The Yarn Alive club—"Keito Iki-iki," as Ms. Sawka translates it—isn't
entirely without friction. In recent months, yarn-snatching has become
a concern. During one recent class, as soon as Ms. Sawka brought a
container of yarn into the recreation room, several women swarmed
around it, grabbing any bag of yarn they could get their hands on.
"It's a syndrome," Ms. Sawka said, speculating that it might partly
reflect the fact that the women have lost so much. "It's not even
greed. But that's how it came out." Or it could simply be, Ms. Sawka
said, that the women need so much because they are now knitting every
day.
To avoid the yarn being snatched, Ms. Sawka recently assigned one
knitter to be in charge of the yarn and make it available only at the
recreation room where the club meets. That seems to be working.
Like many evacuees, Ms. Kasuya believes her 210-square-foot quarters at
Daiichi Sports Field—a soccer field covered with rows of boxlike prefab
buildings—will be home for the foreseeable future. She had been
counting on her grocery store to support her in her old age, but it was
washed away. Her 40-year-old house was uninsured, and her government
pension of about $560 a month isn't enough to buy a new one.
At Daiichi Sports Field, the government pays the rent and rooms are
parceled out based on the number of people in a family. One person gets
a 210-square-foot one-bedroom. Two to four people get a 320-square-foot
unit. Families of five or more get a three-bedroom unit.
With different financial backgrounds, there are clear disparities in
the evacuees' futures. While the government eventually plans to buy
their damaged property—helping them afford new land on higher
ground—evacuees will still need to build their own new houses.
They must also pay off any mortgages on their old houses. Only a
quarter of Japanese homeowners have quake insurance, and it covers only
a fraction of a mortgage. Declaring bankruptcy is an option, but it
carries a stigma in Japan and few people have taken that option.

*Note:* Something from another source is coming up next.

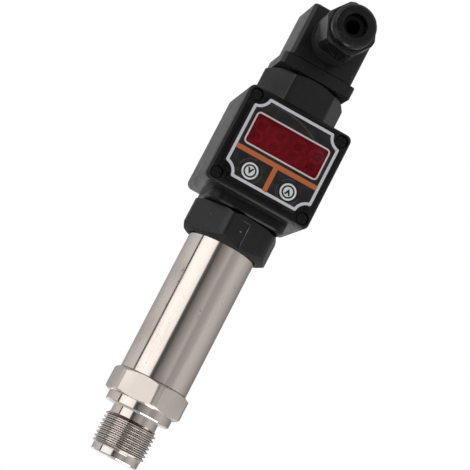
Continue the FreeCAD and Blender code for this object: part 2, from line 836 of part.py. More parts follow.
def plug_base():
    flange = rounded_plate(-base_half_x, base_half_x, base_front_y, base_rear_y,
                           base_z, base_top_z, base_corner_r)
    neck = rod(base_neck_r, adapter_top_z, base_z)
    spigot = rod(adapter_bore_r - SEATED_FIT, base_spigot_z, adapter_top_z)
    body = fuse_all(flange, [neck, spigot])
    tools = blades(blade_width, blade_thickness, base_spigot_z, base_top_z)
    tools.append(rod(fixing_screw_hole_r, base_spigot_z, base_top_z))
    tools.append(rod(insert_r, base_spigot_z, base_spigot_z + insert_length))
    return cut_all(body, tools)


def contact_pins():
    return Part.makeCompound(blades(blade_width, blade_thickness,
                                    base_spigot_z - blade_tail, blade_top_z))


def fixing_insert():
    return ring(insert_r, fixing_screw_r + RUNNING_FIT, base_spigot_z,
                base_spigot_z + insert_length)


def socket_cavity(low, high, gap):
    """Space inside the socket's walls, less a gap all round."""
    inset = socket_wall + gap
    return block(-socket_half_x + inset, socket_half_x - inset,
                 socket_front_y + inset, socket_rear_y - inset, low, high)


def profile_gasket():
    pad = socket_cavity(base_top_z, base_top_z + profile_gasket_height, MOVING_GAP)
    slots = blades(blade_width, blade_thickness, base_top_z, terminal_z)
    return cut_all(pad, slots + [rod(fixing_screw_hole_r + MOVING_GAP, base_top_z, terminal_z)])


# --- cable socket ----------------------------------------------------------------------
def socket_housing():
    shell = rounded_plate(-socket_half_x, socket_half_x, socket_front_y, socket_rear_y,
                          socket_z, socket_top_z, socket_edge_r)
    top_edges = [e for e in shell.Edges if min(v.Z for v in e.Vertexes) > socket_top_z - 1e-6]
    shell = shell.makeFillet(socket_top_r, top_edges)
    roof_z = socket_top_z - socket_roof
    boss = rod_y(gland_boss_r, socket_front_y + socket_wall, gland_boss_y, 0, gland_z)
    spigot = rod_y(gland_spigot_r, gland_boss_y, gland_spigot_y, 0, gland_z)
    body = fuse_all(shell, [boss, spigot]).cut(socket_cavity(socket_z, roof_z, 0))
    body = fuse_all(body, [rod(column_r, terminal_top_z, roof_z)])
    tools = [rod_y(gland_seal_pocket_r, seal_rear_y, gland_spigot_y, 0, gland_z),
             rod_y(gland_passage_r, socket_front_y + socket_wall, seal_rear_y, 0, gland_z),
             rod(fixing_screw_r + 2 * RUNNING_FIT, terminal_top_z, socket_top_z),
             rod(fixing_head_r + MOVING_GAP, ring_seat_z, socket_top_z)]
    return cut_all(body, tools)


def terminal_block():
    insert = socket_cavity(terminal_z, terminal_top_z, 0)
    tools = blades(contact_width, contact_thickness, terminal_z, terminal_top_z)
    tools.append(rod(fixing_screw_hole_r, terminal_z, terminal_top_z))
    return cut_all(insert, tools)


def socket_contacts():
    top_z = terminal_z + contact_height
    slot_width = blade_width + 2 * contact_slot_clearance
    slot_thickness = blade_thickness + 2 * contact_slot_clearance
    contacts = []
    for quarter in range(4):
        outer = blade(contact_width / 2, contact_thickness / 2, terminal_z, top_z, quarter)
        slot = blade(slot_width / 2, slot_thickness / 2, terminal_z, top_z - contact_lid, quarter)
        contacts.append(outer.cut(slot))
    return Part.makeCompound(contacts)


def terminal_screws():
    low = terminal_z + contact_height
    screws = []
    for quarter in range(4):
        screw = rod(terminal_screw_r, low, low + terminal_screw_height, blade_ring_r, 0)
        slot = block(blade_ring_r - terminal_screw_r, blade_ring_r + terminal_screw_r,
                     -screw_slot_width / 2, screw_slot_width / 2,
                     low + terminal_screw_height - screw_slot_depth, low + terminal_screw_height)
        screws.append(turn(screw.cut(slot), 90 * quarter))
    return Part.makeCompound(screws)


def screw_o_ring():
    return ring(fixing_head_r, fixing_screw_r + 2 * RUNNING_FIT, ring_seat_z, ring_top_z)


def fixing_screw():
    head_top_z = fixing_head_z + fixing_head_height
    head = rod(fixing_head_r, fixing_head_z, head_top_z)
    slot = block(-fixing_head_r, fixing_head_r, -screw_slot_width, screw_slot_width,
                 head_top_z - 2 * screw_slot_depth, head_top_z)
    return head.cut(slot).fuse(rod(fixing_screw_r, fixing_tip_z, fixing_head_z))


# --- cable gland -----------------------------------------------------------------------
def turned_y(profile):
    """Solid of revolution about the gland's axis from (r, y) corners."""
    points = [V(r, y, gland_z) for r, y in profile]
    wire = Part.makePolygon(points + points[:1])
    return Part.Face(wire).revolve(V(0, 0, gland_z), V(0, 1, 0), 360)


def gland_seal():
    outer_r = gland_seal_pocket_r - SEATED_FIT
    nose_y = seal_front_y - seal_nose_length
    return turned_y([(cable_hole_r, seal_rear_y), (outer_r, seal_rear_y),
                     (outer_r, gland_spigot_y), (washer_r - RUNNING_FIT, gland_spigot_y),
                     (washer_r - RUNNING_FIT, seal_front_y), (seal_nose_r, seal_front_y),
                     (seal_nose_r, nose_y), (cable_hole_r, nose_y)])


def gland_washer():
    inner_r = seal_nose_r + RUNNING_FIT
    return turned_y([(inner_r, washer_rear_y), (washer_r, washer_rear_y),
                     (washer_r, washer_y), (inner_r, washer_y)])


def gland_nut():
    """Hexagon cap nut with a rounded nose turned on its front, round the cable's hole."""
    hex_front_y = nut_rear_y - gland_nut_hex_length
    shoulder_y = nut_nose_y + gland_nut_nose_round
    face_r = gland_nut_nose_r - gland_nut_nose_round
    arc_mid = gland_nut_nose_round * sqrt(0.5)
    arc = Part.Arc(V(gland_nut_nose_r, shoulder_y, gland_z),
                   V(face_r + arc_mid, shoulder_y - arc_mid, gland_z),
                   V(face_r, nut_nose_y, gland_z)).toShape()
    chamfer_y = hex_front_y + gland_nut_chamfer * tan(radians(30))
    outline = [V(face_r, nut_nose_y, gland_z), V(0, nut_nose_y, gland_z),
               V(0, nut_rear_y, gland_z), V(gland_nut_turned_r, nut_rear_y, gland_z),
               V(gland_nut_turned_r, chamfer_y, gland_z),
               V(gland_nut_turned_r - gland_nut_chamfer, hex_front_y, gland_z),
               V(gland_nut_nose_r, hex_front_y, gland_z),
               V(gland_nut_nose_r, shoulder_y, gland_z)]
    edges = [Part.LineSegment(a, b).toShape() for a, b in zip(outline, outline[1:])]
    blank = Part.Face(Part.Wire([arc] + edges)).revolve(V(0, 0, gland_z), V(0, 1, 0), 360)
    hexa = hexagon(gland_nut_af, 0, gland_nut_length, gland_nut_flat_angle)
    hexa.rotate(V(0, 0, 0), V(1, 0, 0), 90)
    hexa.translate(V(0, nut_rear_y, gland_z))
    nut = hexa.common(blank)
    nut = nut.cut(rod_y(gland_spigot_r + RUNNING_FIT, nut_rear_y, nut_floor_y, 0, gland_z))
    return nut.cut(rod_y(gland_nut_hole_r, nut_rear_y, nut_nose_y, 0, gland_z))


# --- every piece, by node name -----------------------------------------------------------
def pieces():
    low_header, high_header = lead_header_levels()
    made = {
        "process_fitting": process_fitting(),
        "pressure_cell": pressure_cell(),
        "cell_o_ring": cell_o_ring(),
        "cell_retaining_ring": cell_retaining_ring(),
        "cell_pins": cell_pins(),
        "cell_board": cell_board(),
        "amplifier_board": amplifier_board(),
        "amplifier_components": amplifier_components(),
        "barrel_tube": barrel_tube(),
        "barrel_bush": barrel_bush(),
        "swivel_o_ring": swivel_o_ring(),
        "union_nut": union_nut(),
        "display_housing": display_housing(),
        "cover_gasket": cover_gasket(),
        "front_cover": front_cover(),
        "front_label": front_label(),
        "display_window": display_window(),
        "cover_screws": cover_screws(),
        "board_screws": board_screws(),
        "display_board": display_board(),
        "digit_module": digit_module(),
        "digit_segments": digit_segments(),
        "key_switches": key_switches(),
        "display_components": display_components(),
        "signal_lead": lead(bush_web_z, low_header),
        "supply_lead": lead(base_spigot_z, high_header),
        "hex_adapter": hex_adapter(),
        "plug_base": plug_base(),
        "contact_pins": contact_pins(),
        "fixing_insert": fixing_insert(),
        "profile_gasket": profile_gasket(),
        "socket_housing": socket_housing(),
        "terminal_block": terminal_block(),
        "socket_contacts": socket_contacts(),
        "terminal_screws": terminal_screws(),
        "screw_o_ring": screw_o_ring(),
        "fixing_screw": fixing_screw(),
        "gland_seal": gland_seal(),
        "gland_washer": gland_washer(),
        "gland_nut": gland_nut(),
    }
    for name, x in key_places().items():
        made[name] = key(x)
    return made


os.makedirs("parts", exist_ok=True)
for name, shape in pieces().items():
    shape.exportStep("parts/" + name + ".step")
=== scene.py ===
"""A screw-in pressure transmitter with a swivelling display head, dressed for the studio.

Everything is in metres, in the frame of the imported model: +Z runs up the barrel from the
thread, the display faces -Y, and the origin is the mouth of the pressure port.
"""
from math import asin, cos, pi, radians, sin, tan

import bmesh
import bpy
from mathutils import Matrix, Vector


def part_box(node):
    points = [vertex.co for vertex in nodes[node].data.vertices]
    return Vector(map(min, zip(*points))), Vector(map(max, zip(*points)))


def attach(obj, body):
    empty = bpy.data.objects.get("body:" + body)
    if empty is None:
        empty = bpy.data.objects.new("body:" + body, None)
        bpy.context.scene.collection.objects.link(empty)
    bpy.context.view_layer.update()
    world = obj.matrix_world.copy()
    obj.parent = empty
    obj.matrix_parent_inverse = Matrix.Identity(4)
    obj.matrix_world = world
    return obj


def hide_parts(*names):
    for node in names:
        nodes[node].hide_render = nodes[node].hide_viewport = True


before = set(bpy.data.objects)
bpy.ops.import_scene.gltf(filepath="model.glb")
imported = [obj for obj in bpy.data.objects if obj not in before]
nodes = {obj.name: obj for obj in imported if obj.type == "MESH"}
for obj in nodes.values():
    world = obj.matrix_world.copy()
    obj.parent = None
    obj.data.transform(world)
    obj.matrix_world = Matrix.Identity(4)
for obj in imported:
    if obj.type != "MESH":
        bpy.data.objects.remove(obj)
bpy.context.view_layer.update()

# --- camera ----------------------------------------------------------------------------------
# A long lens looks up at the standing transmitter from a little below, with the camera
# rolled, so the instrument leans to the right across the frame.
MM = 0.001
camera_target = Vector((1.9, -0.3, 91.9)) * MM
camera_distance = 0.673
camera_azimuth = radians(-8)
camera_elevation = radians(-9.5)
camera_roll = radians(27.35)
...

Misao Ono, a 75-year-old farmer recently knitting a black shawl, is one
of the few people on track to build a new house. She lost her home to
the tsunami but is lucky in one sense: She already owned land on higher
ground. "I lived in such a big house before that God must be punishing
me now," said Ms. Ono, laughing.
At a nearby table, dominated by widows, 85-year-old Koto Ito was less
certain she can afford a new house. Her family is still paying the
mortgage on a destroyed home, and the family's income is dwindling. Her
daughter lost her barber shop, and her grandson, in his 30s, is the
only close family member still employed.
Ms. Ito says life in the makeshift housing is getting tougher. "It was
so hot when I came here, and it's so cold now," she says. What she
hates the most is having to move her belongings into the kitchen every
night to make room to lay out a futon.
Yoko Suenaga, a 69-year-old former hair-salon owner, recently found a
small home on higher ground that she can afford, though it needs some
work. She is staying at the soccer field until repairs are done, but
she feels so guilty about her luck that she has kept it a secret from
all but a few.
"Everybody is having such a hard time," she said, while working on a
gray hat. "I can't possibly go around saying how happy I am."

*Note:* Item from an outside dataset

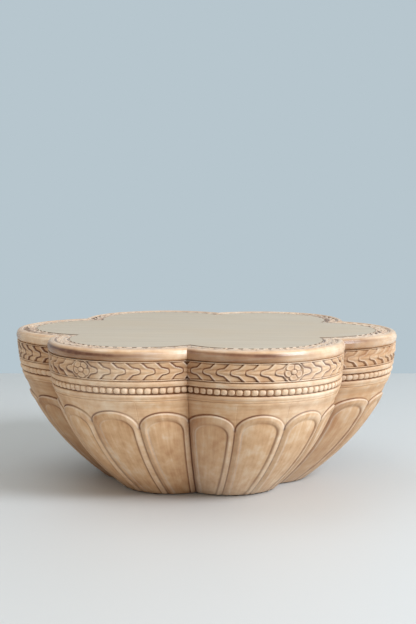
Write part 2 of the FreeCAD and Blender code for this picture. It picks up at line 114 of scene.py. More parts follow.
@dataclass(frozen=True)
class DrumShape:
    """Plan and side curve of the drum, in metres, as in the CAD source.

    The plan at any height is a ring of equal circles, the lobes. A lobe's reach from the axis grows from
    the foot to the shoulder as 1 - (1 - z / height) ^ power, and its centre and radius are fixed shares
    of that reach. The rim is 3 mm less high than the source's, and the frieze 3 mm higher.
    """

    foot_reach: float = 0.2855
    shoulder_reach: float = 0.530
    height: float = 0.413
    power: float = 2.3
    lobe_share: float = 0.46
    lobe_count: int = 6
    rim_height: float = 0.031
    frieze_height: float = 0.047
    moulding_height: float = 0.053
    notch_fade: float = 0.022
    # painted shade on a lobe's left and a painted highlight right of its middle, as if lit from the right
    left_painted_shade: float = 0.28
    right_painted_shade: float = 0.08
    right_shade_start: float = 0.5
    full_shade_turn: float = 1.1
    highlight_middle: Line = Line(0.2, 0.42, 0.42)

    def rim_bottom(self) -> float:
        """Height of the rim's underside, where the frieze ends."""
        return self.height - self.rim_height

    def frieze_bottom(self) -> float:
        """Height where the frieze meets the bead moulding."""
        return self.rim_bottom() - self.frieze_height

    def moulding_bottom(self) -> float:
        """Height where the bead moulding meets the petals' staves."""
        return self.frieze_bottom() - self.moulding_height

    def reach(self, height: Grid) -> Grid:
        """Distance from the axis to the front of a lobe at a height."""
        rise = 1 - (1 - height / self.height) ** self.power
        return self.foot_reach + (self.shoulder_reach - self.foot_reach) * rise

    def centre(self, height: Grid) -> Grid:
        """Distance from the axis to the centre of a lobe's circle."""
        return (1 - self.lobe_share) * self.reach(height)

    def radius(self, height: Grid) -> Grid:
        """Radius of a lobe's circle."""
        return self.lobe_share * self.reach(height)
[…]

As the women knit, occasionally a man wanders through. One regular is
Yoshihiro Endo, a 77-year-old retired fisherman. Mr. Endo comes to chat
with the knitters and use an electric massage chair in the corner.
"I'm impressed they don't get tired—they do this day after day," said
Mr. Endo, a trim man with a dark, weather-beaten face.
He laments that few men come out to socialize, even though there are
other programs such as exercising and foot baths that the men are free
to join. Elderly women throughout Japan have long been more socially
active than men, and the same pattern is playing out here at Daiichi
Sports Field.
Mr. Endo said he was having trouble sleeping at night without taking
pills, and has been taking more since the tsunami. He rattled off a
list of illnesses—back pain, high blood pressure and asthma.
"Asthma, that's what my husband died of," volunteered Ms. Kasuya. He
had a sudden attack and passed away in just three hours. "He didn't
even say goodbye."
The daughter of a rice farmer, Ms. Kasuya says she spent her entire
life keeping busy. As a young girl in the 1940s, she considered herself
lucky to attend middle school when other girls had to work at the
seaweed plant.
After an arranged marriage, Ms. Kasuya ran a restaurant and grocery by
one of the beaches. Her husband processed seaweed and took tourists by
boat to a nearby island.
Not everything went as she hoped. None of her three children wanted to
take over the family business, and they moved away. Her neighborhood
fell into decline. She closed the restaurant 12 years ago and hoped to
keep the grocery open as long as she could keep working.
Ms. Kasuya admits she is worried about growing old alone. She yearns to
build a sunny house like the one she used to have, adjacent to her
grocery store near the beach. "I know that what I really want is not
going to happen," she said.
Despite the laments, she said a recent experience warmed her toward the
community that has formed on the soccer field. Being a sports fan
herself, one day she made the unusual choice of skipping the knitting
club to watch a running race—prompting a worried fellow knitter to give
her a call.
"When I wasn't there, they called me and said, 'Why aren't you here?'"
Ms. Kasuya said. "It feels so good when they say things like that."